When being referred to as a "freak" is a fine compliment

Thank you, Lance, from the bottom of my heart. You made my day, my week and likely several weeks as I dig deep for patience while waiting for my sprained wrist to heal.

Lance is one of the night crew at 26.3 Crossfit in Rockledge. A week ago Monday night, I was up there in the middle of the WOD, working out with Larry, when a few of the other guys came in and warmed up.

The WOD:
20 box jumps (20-inch box for men and women, which I don't think it fair. Men should have had to use the 24-inch box, or at least those people-- man or woman -- who are 5-9 and above. I'm 5-5 and a 6-foot person jumping up on the same box has it way easier, in my humble opinion).
15 rope climbs
50 kettlebell swings, 1.5 pood (men's weight)
50 situps

50 hang power cleans with 40-pound dumbbells (men's weight)

800-meter run

50 good mornings


Everyone knows it's frustrating having to scale down or modify exercising while injured. But the great news was that in this workout, I hardly had to modify at all.

Instead of the rope climbs, I did it where you lay on the ground and hold the rope, then pull yourself up to standing position, then lower yourself back down. Many people do this anyway, instead of the actual climb to the ceiling.

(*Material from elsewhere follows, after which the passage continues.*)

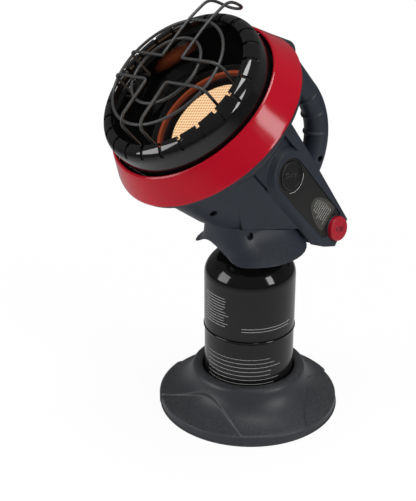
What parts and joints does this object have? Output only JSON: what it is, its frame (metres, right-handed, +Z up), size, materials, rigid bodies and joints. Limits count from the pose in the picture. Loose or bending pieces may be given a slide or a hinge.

First pull hurt the wrist, then I adjusted and all was fine.

Also had to modify the dumbbell cleans. There's no way I can bend the left wrist back yet to catch weight-- either a dumbbell or a bar -- so I did it with the right arm, and just shrugged a matching weight kettlebell with the other.

My biggest fear has been losing strength or power or definition or whatever else I've built up all these years. But I've learned there are ways to scale the workouts to compensate for the injured wrist while still getting so much out of it.

It was while speeding through the good-mornings that Lance called me a "freak." I thought it might because of my flexibility (being able to bend all the way down with knees straight). Or it might have been for the intensity I bring, only resting when absolutely necessary, and pushing through the "for time" workouts, also referred to as "met cons," for metabolic conditioning.

In a gym full of men at the time, all of them in law enforcement, firefighting or military, th.ere was no greater compliment.